Dhoni is likely to travel to the World Cup in England and Wales later this year as India’s first-choice wicketkeeper, and according to Shastri, his contribution from behind the wicket has been vital to the team’s success. “That is because he has the best angle. He sees things. He is great with the guys, they all worship him. This entire team has been built by him because he was captain for ten years. To have that kind of respect in the dressing room and experience is massive,” Shastri said.
Even when he isn’t in the team, Dhoni remains ever-present, Shastri said, giving the example of Pant, who was in constant touch with the senior man during the preceding Test series in Australia.
“His [Pant] hero is MS. Every day he is on the phone to MS. I think during the Test series, he must have spoken more to MS than anyone else. It is great when you have that mutual respect. Virat Kohli and MS Dhoni, the respect they have for each other is unbelievable, so it makes my job in the dressing room so much easier.”
Asked to describe his role as head coach, Shastri said he preferred tinkering with mindsets rather than techniques. “I am more into fine-tuning, mindsets, and how you play the game. Very rarely will I go and tinker with a player unless I think it is needed,” he said. “Yes, I will bang him on the head if I think he is a p**** or afraid of something. That is when I am at my nastiest. Then I’m not a coach, I am something else.
“You have to be fearless if you want to play for this team. Fearless means trusting your instincts and clarity of thought. Once you have made up your mind, don’t be scared of what if. You would rather get out testing your instincts than being in two minds.”

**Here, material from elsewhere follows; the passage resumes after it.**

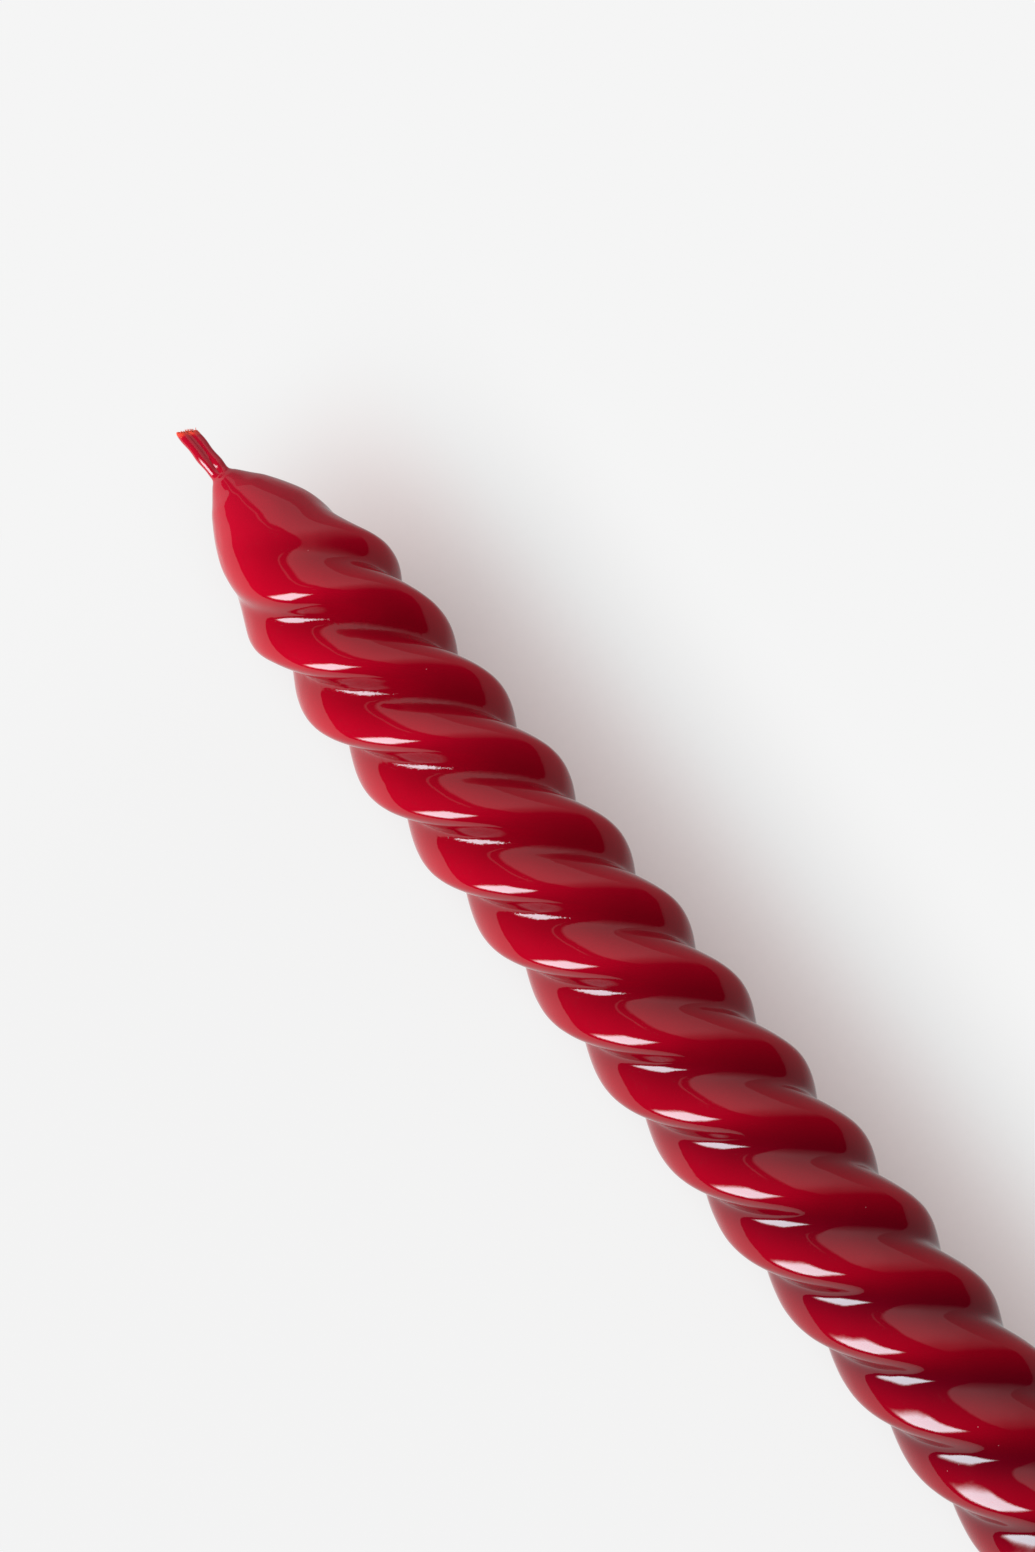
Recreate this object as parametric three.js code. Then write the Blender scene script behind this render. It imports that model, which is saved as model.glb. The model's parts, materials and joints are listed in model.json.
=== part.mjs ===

Shastri had earlier served as team director between 2014 and 2016. He returned as head coach in 2017 and has been a part of some heady wins, none bigger than the recent Test series win in Australia – the first Asian team to achieve the feat in 71 years.
Shastri reiterated that for him, the triumph was bigger than India winning the World Cup in 1983, when he was one of the squad members. “Winning the World Cup in 1983 was big and also 1985, when we beat Pakistan in the final of the Benson & Hedges World Championship here in Melbourne. But this was the biggest I have been involved in because, for me, Test cricket is the purest format of the game. For 71 years, Asian teams have come here with great spinners and batsmen, and not won. So to do it after 71 years is something special.”
As far as he is concerned, Shastri is clear about his target: build a successful unit of match-winners that will help India win overseas consistently.
“It is about making a team culture. When I took this job, I knew India had brilliant individual players. But how often when we have toured overseas have we looked like a team? You are not here to fill in your own numbers. You have to think how are we going to win this Test,” Shastri said.
“Who are the guys we are going to back who will play in that fashion for their country? Who is going to be like Australians, who play hard for their country? Be prepared for the battle out there in the middle. My coaching is on those lines.”